A 12 year-old independent businessman?

The people at the post office DID NOT invent the phrase, “Neither snow nor rain nor heat nor gloom of night stays these couriers from the swift completion of their appointed rounds." It was my dad who said that.

The first time I went out to collect for my first week delivering newspapers, this young courier trudged along my appointed rounds through two feet of snow and gloom of night to collect a measly quarter from each of my 60 customers (five days of papers at five cents a day). I even had one of those little metal changers hooked to my belt. I can testify to the fact that they don’t work too well when your fingers are frozen to them.

I don’t know if anyone still does this, but there were many businessmen at the time who would take their first dollar, have it framed and hang it on the wall of their office with the inscription “First Dollar I Ever Made.” Well, when I got home after my first collection night, I went to my Dad and said, “Dad, I want you to have the first QUARTER I ever made.” After I put it in his hand, he slowly closed it and said, “I’ll cherish this forever.”

50 years later, when I took a break from my TV show and was visiting my dad back in Toledo (He was almost 90 then), he asked me, “Son, do you remember when you gave me the first quarter you ever earned?

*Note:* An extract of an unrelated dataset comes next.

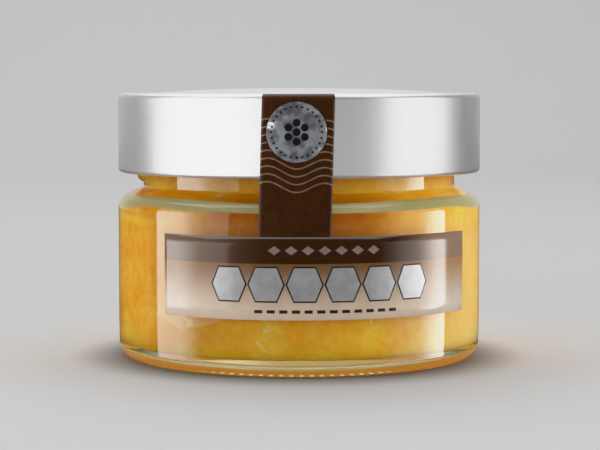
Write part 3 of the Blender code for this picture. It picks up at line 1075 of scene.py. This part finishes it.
def area_light(name, azimuths, elevations, distance, radiance, fade=None):
    """A flat lamp that spans two azimuths and two elevations as the jar sees them.

    Azimuths are in degrees from the front towards +X, the first one the edge that stays
    bright. With a fade, the light dims smoothly from that share of its width to the other edge.
    """
    middle = math.radians(sum(azimuths) / 2)
    rise = math.radians(sum(elevations) / 2)
    lamp = bpy.data.lights.new(name, "AREA")
    lamp.shape = "RECTANGLE"
    lamp.size = 2 * distance * math.tan(math.radians(abs(azimuths[1] - azimuths[0])) / 2)
    lamp.size_y = 2 * distance * math.tan(math.radians(elevations[1] - elevations[0]) / 2)
    lamp.energy = radiance * math.pi * lamp.size * lamp.size_y
    if fade is not None:
        lamp.use_nodes = True
        tree = lamp.node_tree
        emission = tree.nodes["Emission"]
        across = node(tree, "ShaderNodeNewGeometry")
        parts = node(tree, "ShaderNodeSeparateXYZ")
        tree.links.new(across.outputs["Parametric"], parts.inputs[0])
        inward = parts.outputs[0]
        if azimuths[0] > azimuths[1]:
            inward = math_node(tree, "SUBTRACT", 1.0, inward)
        tree.links.new(map_range(tree, inward, fade, 1.0, 1.0, 0.0), emission.inputs["Strength"])
    place = bpy.data.objects.new(name, lamp)
    aim = on_jar(middle, math.cos(rise), math.sin(rise))
    place.location = aim * distance + Vector((0.0, 0.0, EYE_HEIGHT))
    place.rotation_euler = (-aim).to_track_quat("-Z", "Y").to_euler()
    bpy.context.scene.collection.objects.link(place)
    return place


def light_only(lamp, pieces):
    """The lamp lights these pieces and nothing else."""
    receivers = bpy.data.collections.new(lamp.name + "_receivers")
    for name in pieces:
        receivers.objects.link(bpy.data.objects[name])
    lamp.light_linking.receiver_collection = receivers


def light_not(lamp, pieces):
    """The lamp lights everything but these pieces."""
    light_only(lamp, pieces)
    for link in lamp.light_linking.receiver_collection.collection_objects:
        link.light_linking.link_state = "EXCLUDE"


def overhead_light():
    lamp = bpy.data.lights.new("overhead", "AREA")
    lamp.shape = "SQUARE"
    lamp.size = OVERHEAD_SIZE
    lamp.energy = OVERHEAD_RADIANCE * math.pi * lamp.size**2
    place = bpy.data.objects.new("overhead", lamp)
    place.location = OVERHEAD_PLACE
    bpy.context.scene.collection.objects.link(place)


def stage_piece(name, bm, material):
    bmesh.ops.recalc_face_normals(bm, faces=bm.faces)
    mesh = bpy.data.meshes.new(name)
    bm.to_mesh(mesh)
    bm.free()
    mesh.shade_smooth()
    mesh.materials.append(material)
    ground = bpy.data.objects.new(name, mesh)
    bpy.context.scene.collection.objects.link(ground)
    return ground


def pale_sweep():
    """Matt pale grey, darker where the foot shades it and a little darker far behind."""
    material, tree, shader = new_material("pale_sweep")
    place = use_group(tree, PLACE)
    near = map_range(tree, place.outputs["Distance"], *FOOT_SHADE_RADII, FOOT_SHADE, 1.0)
    behind = map_range(tree, place.outputs["Depth"], *FLOOR_TURN, *FLOOR_GREYS)
    far = map_range(tree, place.outputs["Depth"], *FAR_TURN, 1.0, FAR_SHARE)
    tree.links.new(product(tree, behind, far, near), shader.inputs["Base Color"])
    set_sockets(shader, Roughness=0.9, Specular_IOR_Level=0.1)
    return material


def make_stage():
    """A floor with a small round of itself on top, close round the jar, and a backdrop.

    Only the small round and the backdrop are seen in reflections, as in a studio whose table
    ends close to the jar, so the glass mirrors the lamps and not the floor.
    """
    material = pale_sweep()
    near = bmesh.new()
    bmesh.ops.create_circle(near, cap_ends=True, segments=96, radius=NEAR_FLOOR_RADIUS)
    stage_piece("near_floor", near, material)
    floor = [(FLOOR_FRONT, 0.0), (BACKDROP_START, 0.0)]
    curve = [(BACKDROP_START, 0.0)]
    for step in range(1, BACKDROP_BEND_STEPS + 1):
        angle = math.radians(90 * step / BACKDROP_BEND_STEPS)
        back = BACKDROP_START + BACKDROP_BEND * math.sin(angle)
        curve.append((back, BACKDROP_BEND - BACKDROP_BEND * math.cos(angle)))
    curve.append((BACKDROP_START + BACKDROP_BEND, BACKDROP_TOP))
    for name, profile in (("wide_floor", floor), ("backdrop", curve)):
        sweep = bmesh.new()
        verts = [sweep.verts.new((-SWEEP_HALF_WIDTH, y, z - SWEEP_DROP)) for y, z in profile]
        edges = [sweep.edges.new(pair) for pair in zip(verts, verts[1:])]
        extruded = bmesh.ops.extrude_edge_only(sweep, edges=edges)
        moved = [item for item in extruded["geom"] if isinstance(item, bmesh.types.BMVert)]
        bmesh.ops.translate(sweep, verts=moved, vec=(2 * SWEEP_HALF_WIDTH, 0.0, 0.0))
        ground = stage_piece(name, sweep, material)
        ground.visible_glossy = name == "backdrop"


def make_world():
    world = bpy.data.worlds.new("studio")
    world.use_nodes = True
    background = world.node_tree.nodes["Background"]
    background.inputs["Color"].default_value = (*WHITE, 1.0)
    background.inputs["Strength"].default_value = WORLD_STRENGTH
    bpy.context.scene.world = world


def soften_highlights():
    """A film-like shoulder: unchanged up to mid grey, then highlights ease towards white."""
    view = bpy.context.scene.view_settings
    view.view_transform = "Standard"
    view.use_curve_mapping = True
    mapping = view.curve_mapping
    mapping.white_level = (HIGHLIGHT_WHITE,) * 3
    curve = mapping.curves[3]
    curve.points[0].location = (0.0, 0.0)
    curve.points[1].location = (1.0, HIGHLIGHT_TOP)
    for across, up in HIGHLIGHT_CURVE:
        curve.points.new(across, up)
    mapping.update()


def make_camera():
    camera = bpy.data.cameras.new("camera")
    camera.lens = CAMERA_LENS
    camera.sensor_width = 36.0
    camera.clip_start = 0.01
    place = bpy.data.objects.new("camera", camera)
    place.location = CAMERA_PLACE
    aim = Vector(CAMERA_AIM) - place.location
    place.rotation_euler = aim.to_track_quat("-Z", "Y").to_euler()
    bpy.context.scene.collection.objects.link(place)
    bpy.context.scene.camera = place


make_camera()
make_jar(clear_glass())
make_lid(satin_silver())
make_roe(amber_roe())
make_label(label_print())
make_strip(strip_print())
make_blocks(
    plain_print("block_silver", BLOCK_SILVER, 0.3, 0.4),
    plain_print("dark_ink", BLOCK_INK, 0.4),
)
make_rows(plain_print("pale_ink", LOZENGE_INK, 0.3), plain_print("brown_ink", DASH_INK, 0.4))
make_sticker(foil())
make_sticker_print_and_shadow(plain_print("blue_black_ink_and_shadow", STICKER_INK, 0.4))
make_stage()
make_world()
for row in GLASS_LAMPS:
    light_not(area_light(*row), ["screw_lid"])
for row in LID_LAMPS:
    light_only(area_light(*row), ["screw_lid"])
for row in ROE_LAMPS:
    light_only(area_light(*row), ["roe_core"])
overhead_light()
soften_highlights()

Before I could answer, he reached into his pocket, opened his hand and said, “Well, here it is.”

And there it was. He had been saving my first quarter for all those 50 years. The “teacher” was giving it back to me as a reward for all my hard work.

My dad’s gone now and you can’t possibly imagine how much that quarter is worth to me today. I get a catch in my throat every time I tell this story (and I tell it a lot). Right now that quarter of my life is sitting in a special felt-bottomed box so I can take it out, close my hand, and just … hold it.

I’ve decided that when people today ask me how I got my own show, I’m going to tell them it was my dad, George Tucker Stainback Thaxton’s fault.